Regarding the support case handling, use ‘talk to the manager’ option in the customer portal anytime, whenever you feel it's needed.
Its also good to know that its a 'known issue' and is under investigation. Otherwise the worst part of lodging a support case in most cases is proving that there is indeed an issue, atleast now half the battle is won
Please let me know if you need me to upload any more logs to help you with your investigations... any indication on progress or eta will be highly appreciated !
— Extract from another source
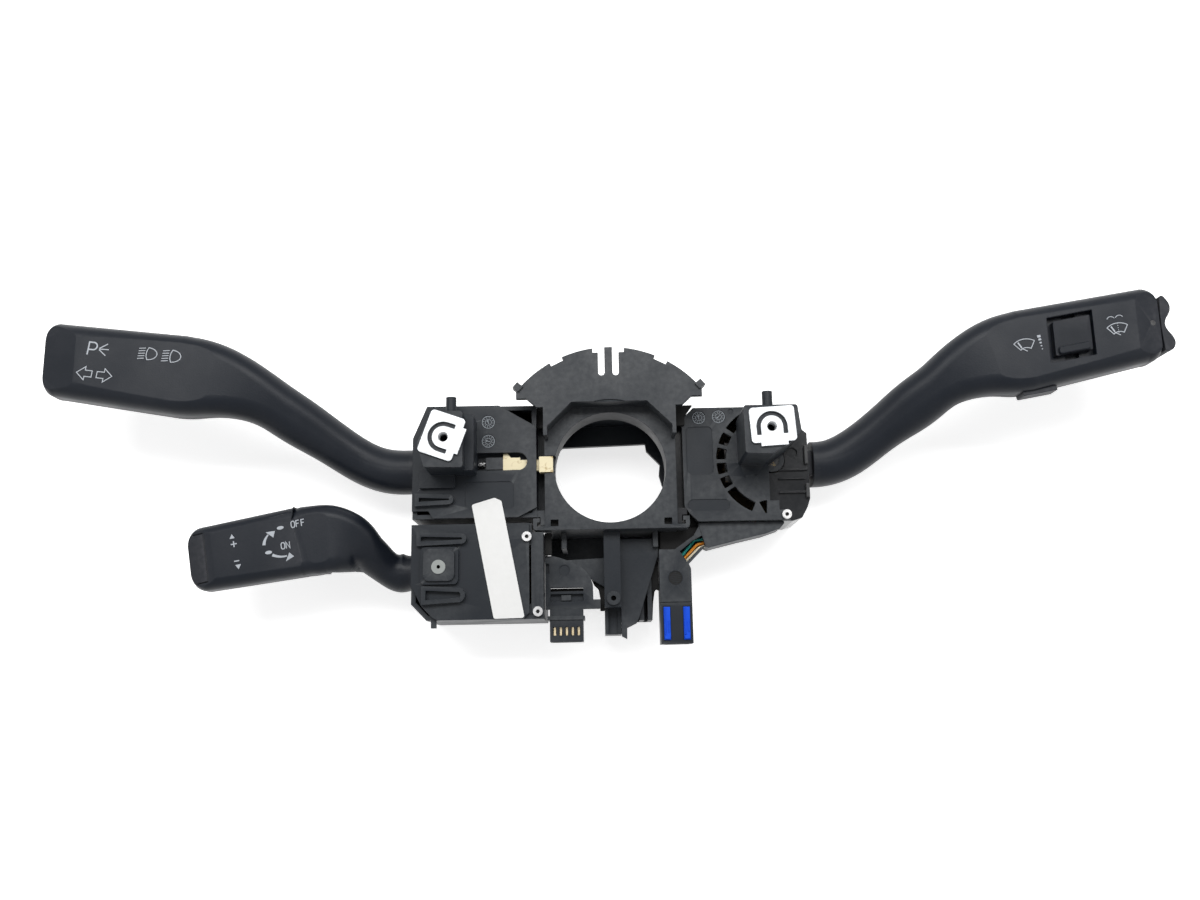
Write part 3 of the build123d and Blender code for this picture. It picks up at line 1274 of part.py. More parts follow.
with BuildPart() as reset_button:
    frame_box(wiper_frame, reset_inner, reset_outer, reset_face_v, reset_back_v, -reset_half_w,
              reset_half_w)
    face_edges = reset_button.edges().group_by(Axis.Y)[0]
    fillet(face_edges, 0.8)
finish(reset_button, "reset_button")

# Inner pieces of the wiper switch
with BuildPart() as wiper_cradle:
    cradle(wiper_axis_x, upper_axis_y)
finish(wiper_cradle, "wiper_cradle")

with BuildPart() as wiper_contact:
    contact_carriage(wiper_axis_x, upper_axis_y)
finish(wiper_contact, "wiper_contact")

with BuildPart() as wiper_tilt_pin:
    cross_pin(wiper_axis_x, upper_axis_y)
finish(wiper_tilt_pin, "wiper_tilt_pin")

with BuildPart() as wiper_plunger:
    plunger(wiper_axis_x, upper_axis_y, 1)
finish(wiper_plunger, "wiper_plunger")

with BuildPart() as wiper_plunger_spring:
    plunger_spring(wiper_axis_x, upper_axis_y, 1)
finish(wiper_plunger_spring, "wiper_plunger_spring")

with BuildPart() as wiper_detent_track:
    detent_track(wiper_axis_x, upper_axis_y, 1)
finish(wiper_detent_track, "wiper_detent_track")

with BuildPart() as wiper_board:
    board(cover_inner + 6.0, 81.5 - module_wall, wiper_bottom + module_wall,
          wiper_top - module_wall, wiper_axis_x, upper_axis_y, 1)
finish(wiper_board, "wiper_board")

# Slip-ring plate below the carrier, with the five-way connector at its foot
bell_outline = [
    (-29.2, -60.6), (-29.2, -37.4), (-26.0, -37.4), (-22.6, -38.3), (-18.6, -39.9),
    (-15.0, -41.6), (-12.0, -43.7), (-9.8, -46.6), (-8.6, -50.0), (-8.5, -56.6), (-5.3, -56.6),
    (-5.3, -60.6),
]
pin_pitch = 2.6
first_pin_x = -25.4
pin_body = [(-27.4, -74.6), (-13.0, -74.6), (-13.0, -60.6), (-27.4, -60.6)]

with BuildPart() as slip_ring_plate:
    plate_outline(bell_outline, arm_front, arm_front + 3.0)
    box_between(-27.1, -12.8, -52.9, -51.3, arm_front - 1, arm_front + 3, mode=Mode.SUBTRACT)
    box_between(-27.1, -12.8, -57.3, -54.1, arm_front + 1.0, arm_front + 3, mode=Mode.SUBTRACT)
    box_between(-22.4, -18.2, -56.9, -54.5, arm_front + 1.0, arm_front + 2.4)
    box_between(-29.0, -27.6, -45.0, -40.8, arm_front + 1.4, arm_front + 3, mode=Mode.SUBTRACT)
    shallow_disc(-20.9, -43.8, 2.4, arm_front + 3)
finish(slip_ring_plate, "slip_ring_plate")

with BuildPart() as pin_connector:
    plate_outline(pin_body, -20.0, -8.5)
    plate_outline([(-28.4, -65.3), (-12.3, -65.3), (-12.3, -63.6), (-28.4, -63.6)], -20.6, -7.9)
    box_between(-26.6, -13.8, -75.0, -66.2, -18.6, -10.4, mode=Mode.SUBTRACT)
    for number in range(5):
        pin_x = first_pin_x + number * pin_pitch
        box_between(pin_x - 0.75, pin_x + 0.75, -71.9, -68.3, -11.0, -8.0, mode=Mode.SUBTRACT)
        box_between(pin_x - 0.6, pin_x + 0.6, -67.0, -60.0, -12.0, -11.0, mode=Mode.SUBTRACT)
finish(pin_connector, "pin_connector")

with BuildPart() as pin_contacts:
    for number in range(5):
        pin_x = first_pin_x + number * pin_pitch
        box_between(pin_x - 0.5, pin_x + 0.5, -73.4, -60.8, -12.0, -11.2)
finish(pin_contacts, "pin_contacts")

# Harness connector with an elbow, wire duct and wires
connector_front = -8.0
connector_back = -22.0
connector_outline = [
    (20.6, -35.6), (27.5, -35.7), (36.0, -29.7), (38.3, -25.7), (40.9, -34.4), (33.4, -42.0),
    (34.3, -44.2), (34.3, -76.3), (20.5, -76.3), (20.5, -44.0),
]
duct_outline = [
    (38.5, -25.7), (41.1, -34.6), (42.4, -35.2), (55.8, -32.0), (67.0, -29.6), (74.0, -27.3),
    (76.0, -25.0), (76.0, -24.1), (38.5, -24.1),
]
elbow_window = [(29.7, -36.6), (35.2, -32.2), (43.0, -28.0), (43.0, -33.2), (38.4, -35.2), (32.6, -41.2)]

with BuildPart() as harness_connector:
    plate_outline(connector_outline, connector_back, connector_front)
    box_between(22.0, 32.8, -77.0, -66.0, -20.0, -10.0, mode=Mode.SUBTRACT)
    # Wire chamber and the open elbow
    box_between(24.0, 32.6, -60.0, -40.5, -20.0, -10.5, mode=Mode.SUBTRACT)
    box_between(26.6, 32.0, -42.0, -38.0, -20.0, -10.5, mode=Mode.SUBTRACT)
    plate_outline(elbow_window, -20.0, connector_front, mode=Mode.SUBTRACT)
    # Step across the front and seats for the two locks
    box_between(20.0, 35.0, -59.1, -58.5, connector_front - 0.5, connector_front,
                mode=Mode.SUBTRACT)
    for lock_x in (21.7, 30.2):
        box_between(lock_x, lock_x + 3.0, -74.8, -60.5, connector_front - 1.2, connector_front,
                    mode=Mode.SUBTRACT)
    shallow_disc(27.4, -48.2, 3.1, connector_front)
finish(harness_connector, "harness_connector")

with BuildPart() as connector_locks:
    for lock_x in (21.7, 30.2):
        box_between(lock_x + 0.1, lock_x + 2.9, -74.7, -60.6, connector_front - 1.2,
                    connector_front + 0.4)
finish(connector_locks, "connector_locks")

with BuildPart() as wire_duct:
    plate_outline(duct_outline, connector_back, connector_front - 1.0)
    plate_outline([(37.0, -27.4), (37.0, -33.0), (41.6, -33.4), (55.6, -30.2), (66.6, -27.9),
                   (72.6, -26.0)], -20.0, -10.5, mode=Mode.SUBTRACT)
    box_between(61.0, 69.0, -27.8, -23.5, -20.0, -10.5, mode=Mode.SUBTRACT)
finish(wire_duct, "wire_duct")

wire_radius = 0.65
wire_levels = [(-12.4, 0.0), (-15.0, 0.5), (-17.6, 1.0)]


def wire(level, shift):
    """One wire from the connector's chamber round the elbow and along the duct."""
    with BuildLine() as path:
        FilletPolyline(
            (28.4 + shift, -59.0, level), (28.4 + shift, -42.0, level),
            (37.4, -32.6 - 0.8 * shift, level), (53.0, -29.6, level),
            (65.0 - shift, -27.0, level), (65.0 - shift, -19.5, level), radius=1.8)
    with BuildSketch(Plane(path.line @ 0, z_dir=path.line % 0)) as section:
        Circle(wire_radius)
    sweep(section.sketch, path=path.line)


with BuildPart() as teal_wire:
    wire(*wire_levels[0])
finish(teal_wire, "teal_wire")

with BuildPart() as orange_wire:
    wire(*wire_levels[1])
finish(orange_wire, "orange_wire")

with BuildPart() as cream_wire:
    wire(*wire_levels[2])
finish(cream_wire, "cream_wire")

# Seal strip across the two left covers
seal_outline = [(-60.3, -15.8), (-50.7, -64.8), (-37.6, -64.6), (-47.4, -14.3), (-50.4, -12.9)]

with BuildPart() as seal_strip:
    plate_outline(seal_outline, left_cover_front, left_cover_front + 0.3, corner=1.0)
finish(seal_strip, "seal_strip")


def cover_screw(spot, z_seat):
    """Small screw with a round head and a hexagon socket."""
    x, y = spot
    with Locations((x, y, z_seat + screw_head_height / 2)):
        Cylinder(screw_head_radius, screw_head_height)
    with Locations((x, y, z_seat - screw_length / 2)):
        Cylinder(screw_shank_radius, screw_length)
    with BuildSketch(Plane((x, y, z_seat + screw_head_height))) as socket:
        RegularPolygon(socket_radius, 6)
    extrude(socket.sketch, amount=-1.0, mode=Mode.SUBTRACT)


with BuildPart() as cover_screws:
    cover_screw(first_screw, left_cover_front)
    cover_screw(second_screw, strip_front)
    cover_screw(third_screw, wiper_cover_front)
finish(cover_screws, "cover_screws")
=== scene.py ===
"""Looks for a steering column combination switch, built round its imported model."""
from math import cos, pi, radians, sin

import bmesh
import bpy
from mathutils import Matrix, Vector


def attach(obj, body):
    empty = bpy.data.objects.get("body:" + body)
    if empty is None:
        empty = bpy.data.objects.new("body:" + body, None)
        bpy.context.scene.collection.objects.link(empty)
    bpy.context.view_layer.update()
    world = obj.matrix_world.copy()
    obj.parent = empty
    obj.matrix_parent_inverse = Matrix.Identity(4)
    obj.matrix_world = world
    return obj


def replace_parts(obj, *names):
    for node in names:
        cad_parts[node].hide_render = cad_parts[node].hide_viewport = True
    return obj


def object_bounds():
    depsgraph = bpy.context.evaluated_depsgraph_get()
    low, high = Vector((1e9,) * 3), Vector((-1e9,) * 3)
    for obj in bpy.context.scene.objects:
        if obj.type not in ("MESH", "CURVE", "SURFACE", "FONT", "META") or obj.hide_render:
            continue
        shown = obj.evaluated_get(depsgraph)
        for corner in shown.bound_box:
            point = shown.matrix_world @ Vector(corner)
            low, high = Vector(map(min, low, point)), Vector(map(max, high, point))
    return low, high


bl_info = {
    "name": "Column Stalk Switch",
    "version": (1, 0, 0),
    "blender": (4, 5, 0),
    "location": "View3D > Sidebar > Stalk Switch",
    "description": "Finishes, printed symbols, floor, light and camera for a column stalk switch",
    "category": "Object",
}

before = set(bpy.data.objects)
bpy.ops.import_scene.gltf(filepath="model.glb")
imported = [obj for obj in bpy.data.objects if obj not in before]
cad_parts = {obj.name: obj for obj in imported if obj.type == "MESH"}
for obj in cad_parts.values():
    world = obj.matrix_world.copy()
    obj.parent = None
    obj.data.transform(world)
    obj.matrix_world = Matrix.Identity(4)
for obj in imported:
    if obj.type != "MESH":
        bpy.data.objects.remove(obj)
cad_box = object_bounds()
MM = 0.001
SHAPE_STEP = 0.0000006      # metres between two shapes of one printed sheet
SENSOR_WIDTH = 36.0         # millimetres, of the camera that the lens is given for
PICTURE_WIDTH = 1200        # pixels
BORE_OFFSET = (10.3, 16.8)  # pixels from the picture's centre, right and down
SURROUND_FILL = 0.22        # strength of the surround for rays that light the switch
FLOOR_FILL_SHARE = 0.35     # share of the floor's glow that lights the switch
LETTER_LINE = 0.42          # millimetres
NUTS = ((-70.0, 9.9, 70.3), (67.9, 11.8, 3.3))   # x, y and turn of the two nut plates
NUT_FRONT = 22.0
SCREW_HEADS = ((-36.5, -30.1, 2.5), (-32.0, -62.0, 1.3), (76.8, -21.6, -4.5))  # x, y, top
MOULD_DIALS = ((-53.2, 20.8, 0.7, 20), (-53.2, 12.3, 0.7, 75), (39.9, 22.7, -6.3, 10),
               (48.7, 23.0, -6.3, 130))   # x, y, z and turn
CONNECTOR_DISC = (27.4, -48.2)
INDICATOR_FACE = (-179.165, 43.141, 13.6)   # origin of each paddle's front face
WIPER_FACE = (177.993, 47.864, 13.6)
CRUISE_FACE = (-126.016, -26.493, 3.85)
INDICATOR_TURN, WIPER_TURN, CRUISE_TURN = radians(-8.0), radians(9.5), radians(9.5)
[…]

Regarding the ‘talk to the manager’ option, i wasn't aware of such a function, but i wont need to use it anymore
Just received some new communication from support regarding my case.. Just wanted to know whether or not I'm still dealing with the same support person and should do as he says or wait for instructions from either Tom or d.popov ..
Hi Jazz,
Yes, please, keep working with the support – I’ve forwarded you case to QA and DEV teams: as I’ve posted before this seems like an issue we need to fix in the product. I’ll follow up on Monday once I get any response. Thanks!
After following the KB1887 - http://www.veeam.com/kb1887 and creating the DWORD "TapeDeviceWatcherTimeoutSec" with a value "300" , my problem was fixed.
Based on your case, I think we need to review the default timeout we are using now. However, its not going to be changed in the upcoming VBR update – more likely in the major release, just to avoid any collateral damage such correction may bring.